Hugh Atkinson died on October 24, 1986, aged 52.

==Annual awards in Atkinson's honor==

The American Library Association (ALA) honors Atkinson's innovations in librarianship through a yearly award. The Hugh C. Atkinson Memorial Award "honors the life and accomplishments of Hugh C. Atkinson by soliciting nominations and recognizing the outstanding accomplishments of an academic librarian who has worked in the areas of library automation or library management and has made contributions (including risk taking) toward the improvement of library services or to library development or research."

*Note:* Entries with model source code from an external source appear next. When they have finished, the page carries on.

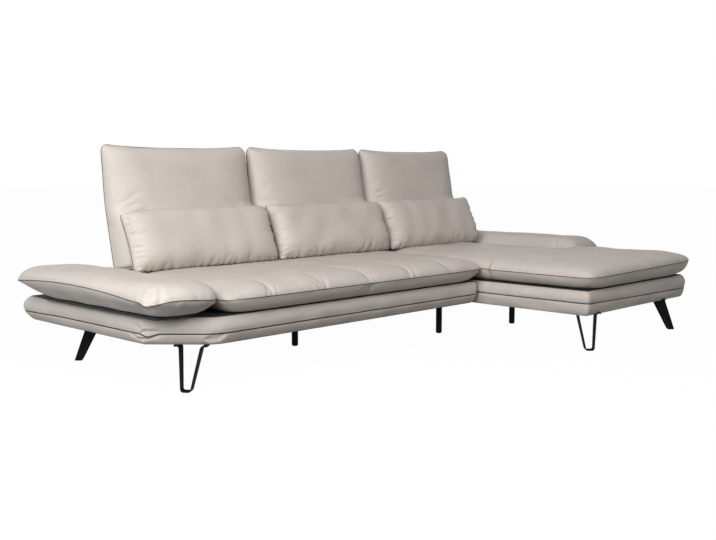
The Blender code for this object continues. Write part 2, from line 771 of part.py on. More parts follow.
def arm_lever(name, side, y):
    """The hinge's moving half: a flange on the board, a lever and its pin."""
    near = ARM_LEVER_REACH + ARM_FLANGE
    far = near + ARM_LEVER_FLANGE
    edges = sorted((arm_x(side, near), arm_x(side, far)))
    flange_low = BOARD_BOTTOM + ARM_BOARD_THICKNESS + FIT
    flange_high = flange_low + ARM_FLANGE
    half = ARM_HINGE_WIDTH / 2
    flange = box(name, (edges[0], y - half, flange_low), (edges[1], y + half, flange_high))
    outline = [
        (arm_x(side, blend(near, far, 0.5)), flange_high - BITE),
        (arm_x(side, near + BITE), flange_high - BITE),
    ]
    steps = 6
    for step in range(steps + 1):
        angle = pi * (1.25 - step / steps)
        outward = ARM_AXIS_IN + ARM_EAR_RADIUS * cos(angle)
        outline.append((arm_x(side, outward), ARM_AXIS_HEIGHT + ARM_EAR_RADIUS * sin(angle)))
    lever = plate(name + "_plate", outline, "Y", y - ARM_PLATE, y)
    ends = [
        (arm_x(side, ARM_AXIS_IN), y + reach, ARM_AXIS_HEIGHT)
        for reach in (-ARM_PLATE - ARM_PIN_END, ARM_PLATE + ARM_PIN_END)
    ]
    return combine(flange, [lever, rod(name + "_pin", *ends, ARM_PIN_RADIUS)])


def build_arm(side):
    """One arm pad with its board and its two hinges."""
    hand = "left" if side < 0 else "right"
    moving = [arm_pad("arm_pad_" + hand, side), arm_board("arm_board_" + hand, side)]
    for place, y in arm_hinge_places().items():
        arm_bracket(f"arm_bracket_{hand}_{place}", side, y)
        moving.append(arm_lever(f"arm_lever_{hand}_{place}", side, y))
    pivot("arm_axis_" + hand, (arm_x(side, ARM_AXIS_IN), ARM_MIDDLE, ARM_AXIS_HEIGHT), moving)


# Backs. Each is described by its number, its middle and its half width.

def back_places():
    """Middle X and half width of the three backs."""
    left = ARM_LINE_LEFT + BACK_SIDE_GAP
    main_pitch = (MAIN_RIGHT + UNIT_GAP / 2 - left) / 2
    chaise_right = ARM_LINE_RIGHT - BACK_SIDE_GAP
    places = []
    for low, high in (
        (left, left + main_pitch - BACK_GAP / 2),
        (left + main_pitch + BACK_GAP / 2, left + 2 * main_pitch - BACK_GAP / 2),
        (left + 2 * main_pitch + BACK_GAP / 2, chaise_right),
    ):
        places.append(((low + high) / 2, (high - low) / 2))
    return places


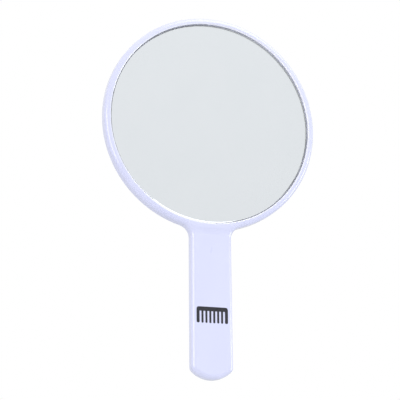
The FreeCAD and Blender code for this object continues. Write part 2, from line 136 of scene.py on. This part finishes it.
def remap(material, value, low, high, start=0.3, stop=0.7):
    """Spreads a value from start..stop over low..high."""
    node = material.node_tree.nodes.new("ShaderNodeMapRange")
    node.inputs["From Min"].default_value = start
    node.inputs["From Max"].default_value = stop
    node.inputs["To Min"].default_value = low
    node.inputs["To Max"].default_value = high
    connect(material, value, node.inputs["Value"])
    return node.outputs["Result"]


def arithmetic(material, operation, first, second):
    """Two values or numbers joined by one operation."""
    node = material.node_tree.nodes.new("ShaderNodeMath")
    node.operation = operation
    for socket, value in zip(node.inputs, (first, second)):
        if isinstance(value, (int, float)):
            socket.default_value = value
        else:
            connect(material, value, socket)
    return node.outputs["Value"]


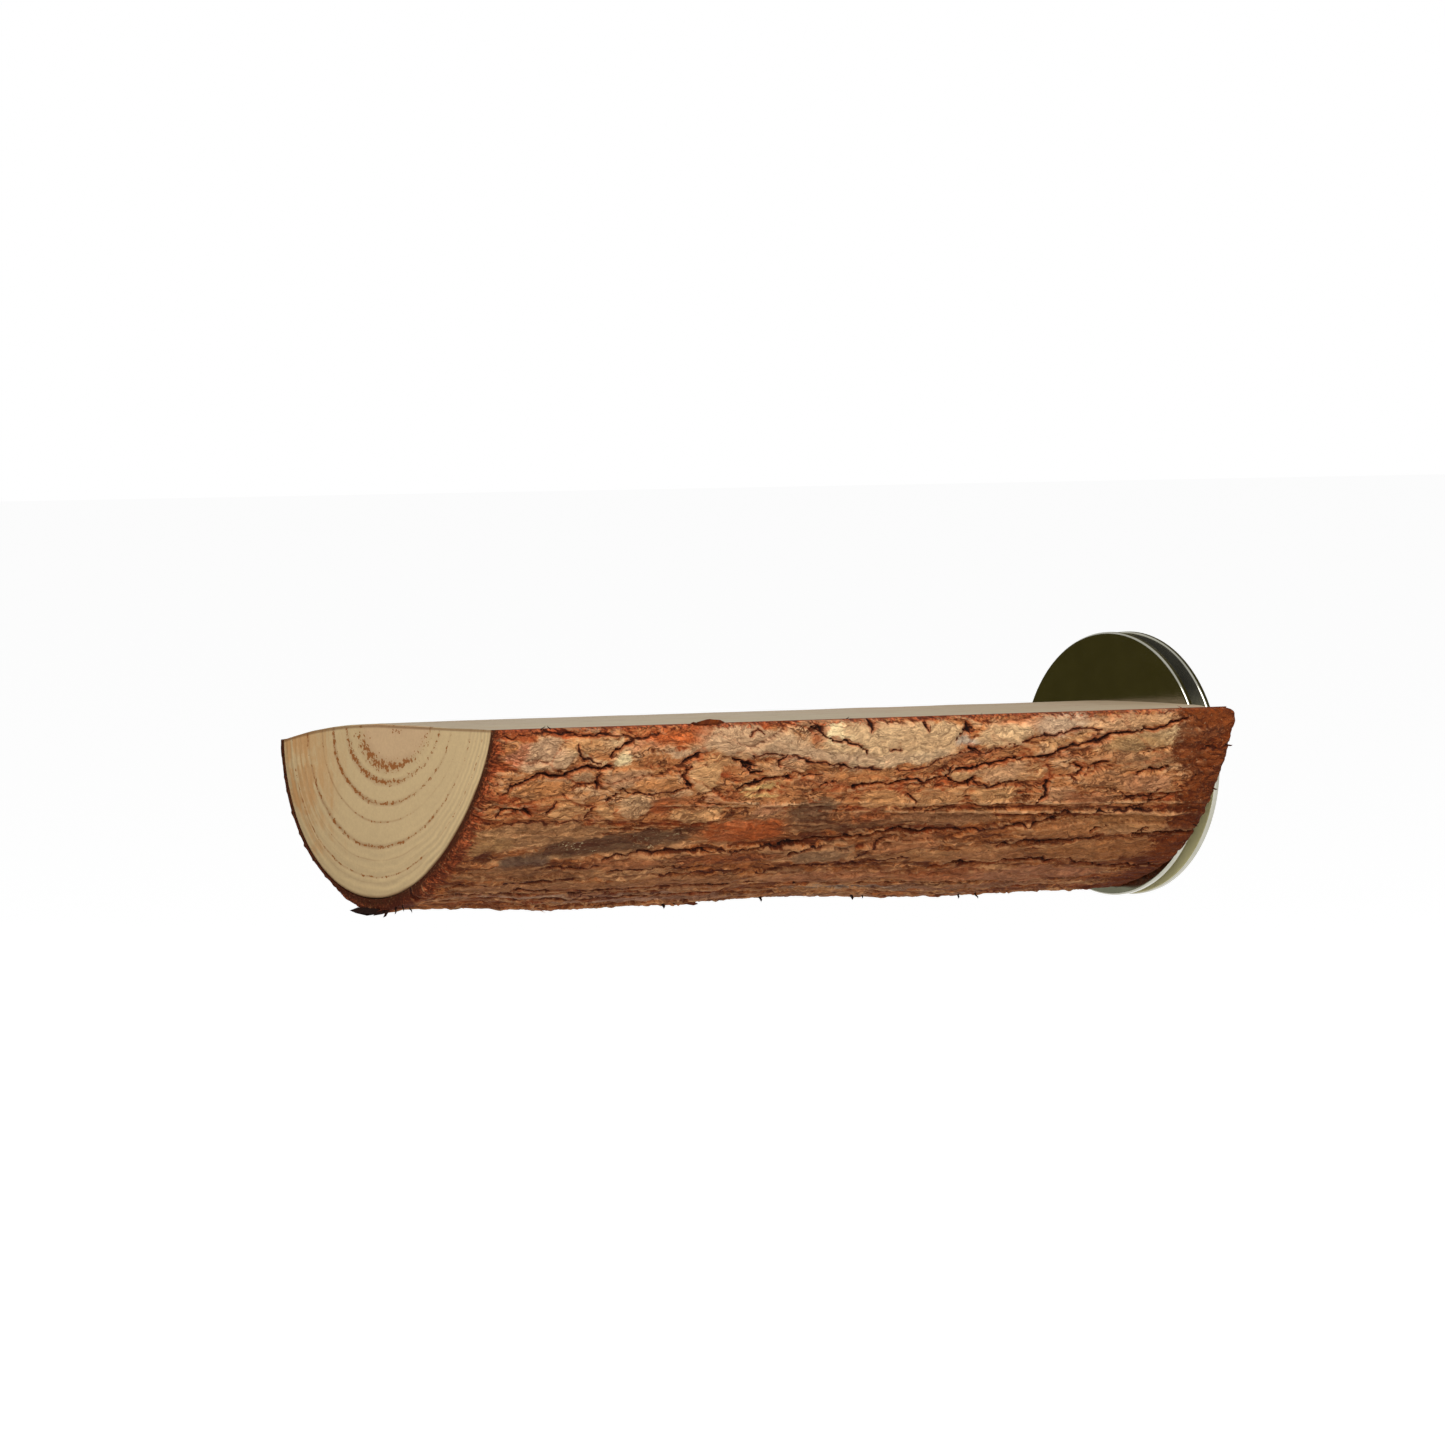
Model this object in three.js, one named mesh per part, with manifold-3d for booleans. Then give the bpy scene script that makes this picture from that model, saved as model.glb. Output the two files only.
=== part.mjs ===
// A bird perch: a half log with its bark on, which a hanger bolt, two wide washers and a wing nut clamp to the
// bars of a cage. Millimetres. +Z is up and +Y points out of the cage. The origin is on the bolt's axis, at the
// face of the inner washer that the cage bars lie against.
import * as THREE from "three";
import { mergeVertices } from "three/addons/utils/BufferGeometryUtils.js";
import Module from "manifold-3d";

const wasm = await Module();
wasm.setup();

// Clearances
const seat_gap = 0.1; // between faces that rest on each other
const wood_fit = 0.1; // between the screw's crests and the hole that they cut
const washer_fit = 0.25; // between the bolt's crests and a washer's hole
const thread_fit = 0.06; // between the bolt's crests and the bore of the nut
const bark_fit = 0.1; // between the bark and the wood
const cut_overrun = 1;
const merge_distance = 1e-4;

// The cage bars that the two washers hold between them
const bar_diameter = 2.5;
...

The Illinois Library Association (ILA) honors Atkinson and his dedication to "statewide interlibrary cooperation" with a yearly award. The Hugh C. Atkinson Memorial/Demco Award is presented by Illinois Library Association and Demco to an individual, a group, a program, or an institution that makes a lasting impact on librarianship.

==Selected publications==

- Atkinson, H. C. (1974). Extension of new services and the role of technology. Library Trends, 23(2), 305–317.
- Atkinson, H. C. (1975). Personnel savings through computerized library systems. Library Trends, 23, 587–594.
- Atkinson, H. C. (1984). Two Reactions to Change. Library Journal, 109(13), 1426–7.
- Atkinson, H. C. (1984). Strategies for Change: Part I. Library Journal, 109(1), 58.
- Atkinson, H. C. (1984). Strategies for Change: Part II. Library Journal, 109(5), 556.
- Atkinson, H. C. (1987). Atkinson on networks. American Libraries, 18, 430–5.